In the Boltzmannian approach to statistical mechanics, one postulates a probability distribution over a set of possible initial states for the universe. But there is only one universe, and it began only one time. How should we interpret these probabilities? This paper argues that the most promising way to understand the probabilistic posit is as a convenient shorthand for expressing non-probabilistic facts. On this view, there are no genuine probabilities in a classical Boltzmannian world. It also argues that what is required of us to obtain a clear view of the foundations of statistical mechanics puts pressure on certain non-Humean views about laws and induction.

Computer simulation and the Philosophy of Science

There are a variety of topics in the philosophy of science that need to be rethought, in varying degrees, after one pays careful attention to the ways in which computer simulations are used in
the sciences. There are a number of conceptual issues internal to the practice of computer simulation that can benefit from the attention of philosophers. This essay surveys some of the recent literature on simulation from the perspective of the philosophy of science and argues that philosophers have a lot to learn by paying closer attention to the practice of simulation.

A Tale of two methods

Simulations (both digital and analog) and experiments share many features. But what essential features distinguish them? I discuss two proposals in the literature. On one proposal, experiments investigate nature directly, while simulations
merely investigate models. On another proposal, simulations differ from experiments in that simulationists manipulate objects that bear only a formal (rather than material) similarity to the targets of their investigations. Both of these proposals are
rejected. I argue that simulations fundamentally differ from experiments with regard to the background knowledge that is invoked to argue for the “external validity” of the investigation.

Can Conditioning on the Past Hypothesis Militate against the reversibility objections?

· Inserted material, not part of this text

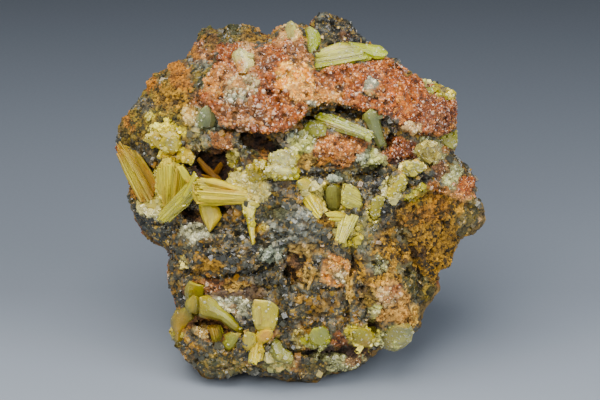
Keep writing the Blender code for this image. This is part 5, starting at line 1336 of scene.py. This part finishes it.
def sheath(shape, rng, grow=0.5, share_thick=1.0):
    """One crystal or bundle: prisms along its axis, a front that fills its outline, broken ends.

    Points in mm, triangles, place along it, which prism each point is on, how far it is a seam, and growth-line places.
    """
    outline, start, end, thick, ribs, ragged, crown = shape
    thick *= share_thick
    a, b = np.array(start[:2], float), np.array(end[:2], float)
    long = float(np.hypot(*(b - a)))
    way = (b - a) / long
    side = np.array([-way[1], way[0]])
    rows = [((np.array(p) - a) @ way / long, (np.array(p) - a) @ side) for p in outline]
    first, last = min(r[0] for r in rows), max(r[0] for r in rows)
    count = int(np.clip(long * (last - first) / 2.6, 7, 22))
    t = first + (last - first) * (0.012 + 0.976 * (0.5 - 0.5 * np.cos(np.linspace(0.16, math.pi - 0.16, count)) / math.cos(0.16)))
    low, high = np.zeros(count), np.zeros(count)
    for k, here in enumerate(t):
        hits = [
            s0 + (s1 - s0) * (here - t0) / (t1 - t0)
            for (t0, s0), (t1, s1) in zip(rows, rows[1:] + rows[:1]) if (t0 <= here) != (t1 <= here)
        ]
        low[k], high[k] = min(hits) - grow, max(hits) + grow
        if high[k] - low[k] < 0.6:
            low[k], high[k] = (low[k] + high[k]) / 2 - 0.3, (low[k] + high[k]) / 2 + 0.3
    w0, w1 = smooth_front(np.array([a[0], b[0]]), np.array([a[1], b[1]])) + np.array([start[2], end[2]])
    q, rise, owner, seam = profile(ribs, crown, rng)
    fronts = len(q)
    length = rng.uniform(-1, 0.5, owner.max() + 1)[owner] + rng.uniform(-0.12, 0.12, fronts)
    drop_at = rng.uniform(0.45, 1.7, owner.max() + 1)[owner]
    drop = rng.uniform(0.10, 0.42, owner.max() + 1)[owner] * (ribs > 9)
    back_q, back_rise = np.array([0.80, 0.0, -0.80]), np.array([-0.60, -0.85, -0.60])
    q_all, rise_all = np.concatenate([q, back_q]), np.concatenate([rise, back_rise])
    owner_all, seam_all = np.concatenate([owner, [0, 0, 0]]), np.concatenate([seam, [1.0, 1.0, 1.0]])
    around = len(q_all)
    points, along = [], []
    for k, here in enumerate(t):
        share = (here - first) / (last - first)
        h = rise_all.copy()
        h[:fronts] *= 1 - drop * (share > drop_at)
        h[:fronts] *= 1 + (0.03 if ribs > 9 else 0.008) * rng.uniform(-1, 1, fronts)
        h *= 0.40 + 0.60 * float(step(share / 0.16))
        h *= 0.74 + 0.26 * math.sqrt(min(1.0, (1 - share) / 0.07))
        middle, half = (low[k] + high[k]) / 2, (high[k] - low[k]) / 2
        shift = np.zeros(around)
        shift[:fronts] = 1.5 * ragged * length * (max(share, 0) ** 4 + 0.3 * (1 - share) ** 4)
        where = a[:, None] + way[:, None] * long * (here + shift) + side[:, None] * (middle + half * q_all)
        points.append(np.stack([where[0], where[1], w0 + (w1 - w0) * here + thick * h], 1))
        along.append(np.full(around, share))
    ends = [points[0].mean(0), points[-1].mean(0)]
    ends[0][:2] -= way * 0.2
    ends[1][:2] += way * 0.2
    uvw = np.concatenate(points + [np.array(ends)])
    faces = []
    step_on = np.arange(around)
    for k in range(count - 1):
        p, n = k * around + step_on, k * around + (step_on + 1) % around
        faces += [np.stack([p, n, n + around], 1), np.stack([p, n + around, p + around], 1)]
    faces.append(np.stack([(step_on + 1) % around, step_on, np.full(around, len(uvw) - 2)], 1))
    p = (count - 1) * around
    faces.append(np.stack([p + step_on, p + (step_on + 1) % around, np.full(around, len(uvw) - 1)], 1))
    faces = np.concatenate(faces)
    across = np.concatenate([(low[k] + high[k]) / 2 + (high[k] - low[k]) / 2 * q_all for k in range(count)] + [np.zeros(2)]) * UNIT
    lengths = np.concatenate([np.full(around, here * long * UNIT) for here in t] + [np.array([t[0], t[-1]]) * long * UNIT])
    along = np.concatenate(along + [np.array([0.0, 1.0])])
    owner = np.concatenate([np.tile(owner_all, count), [0, 0]])
    seam = np.concatenate([np.tile(seam_all, count), [0.3, 0.0]])
    out = place(uvw[:, 0], uvw[:, 1], uvw[:, 2])
    volume = np.einsum("ij,ij->i", out[faces[:, 0]], np.cross(out[faces[:, 1]], out[faces[:, 2]])).sum()
    if volume < 0:
        faces = faces[:, ::-1]
    return out, faces, along, owner, seam, np.stack([across, lengths], 1)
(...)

In his recent book, Time and Chance, David Albert claims that by positing that there is a uniform probability distribution defined, on the standard measure, over the space of microscopic states that are compatible with both the current macrocondition of the
world, and with what he calls the “past hypothesis”, we can explain the time asymmetry of all of the thermodynamic behavior in the world. The principal purpose of this paper
is to dispute this claim. I argue that Albert’s proposal fails in his stated goal—to show how to use the time-reversible dynamics of Newtonian physics to “underwrite the actual content of our thermodynamic experience” (Albert 2000, 159). Albert’s proposal can satisfactorily explain why the overall entropy of the universe as a whole is increasing, but it does not and cannot explain the increasing entropy of relatively small, relatively short-lived systems in energetic isolation without making use of a principle that leads to reversibility objections.

Models of Success and the Success of Models

In computer simulations of physical systems, the construction of models is guided, but not determined, by theory. At the same time simulations models are often constructed precisely because data are sparse. They are meant to replace experiments and observations as sources of data about the world; hence they
cannot be evaluated simply by being compared to the world. So what can be the source of credibility for simulation models? I argue that the credibility of a simulation model comes not only from the credentials supplied to it by the governing theory, but also from the antecedently established credentials of the model building techniques employed by the simulationists. In other words, there are certain sorts of model building techniques which are taken, in and of themselves, to be reliable. Some of these model building techniques, moreover, incorporate what are sometimes called ‘‘falsifications.’’ These are contrary-to-fact principles that are included in a simulation model and whose inclusion is taken to increase the reliability of the results. The
example of a falsification that I consider, called artificial viscosity, is in widespread use in computational fluid dynamics. Artificial viscosity, I argue, is a principle that is successfully and reliably used across a wide domain of fluid dynamical applications,
but it does not offer even an approximately ‘‘realistic’’ or true account of fluids. Artificial viscosity, therefore, is a counter-example to the principle that success implies truth – a principle at the foundation of scientific realism. It is an example of reliability without truth.

Simulated Experiments: Methodology for a Virtual World

This paper examines the relationship between simulation and experiment. Many discussions of simulation, and indeed the term “numerical experiments,” invoke a strong metaphor of experimentation. On the other hand, many simulations begin as attempts to apply scientific theories. This has lead many to characterize simulation as lying between theory and experiment. The aim of the paper is to try to reconcile these two points of view—to understand what methodological and epistemological features simulation has in common with experimentation, while at the same time keeping a keen eye on simulation’s ancestry as a form of scientific theorizing. In so doing, it seeks to apply some of the insights of recent work on the philosophy of experiment to an aspect of theorizing that is of growing philosophical interest: the construction of local models.

Sanctioning Models: the epistemology of simulation

In its reconstruction of scientific practice, philosophy of science has traditionally placed scientific theories in a central role, and  has reduced the problem of mediating between theories and the world to formal considerations. Many applications of scientific theories, however, involve complex mathematical models whose constitutive equations are analytically unsolvable. The study of these applications often consists in developing representations of the underlying physics on a computer, and using the techniques of computer simulation in order to learn about the behavior of these systems. In many instances, these computer simulations are not simple numbercrunching techniques. They involve a complex chain of inferences that serve to transform theoretical structures into specific concrete knowledge of physical systems. In this paper I argue that this process of transformation has its own epistemology. I also argue that this kind of epistemology is unfamiliar to most philosophy of science, which has traditionally concerned itself with the justification of theories, not in their application. Finally, I urge that the nature of this epistemology suggests that the end results of some simulations do not bear a
simple, straightforward relation to the theories from which they stem.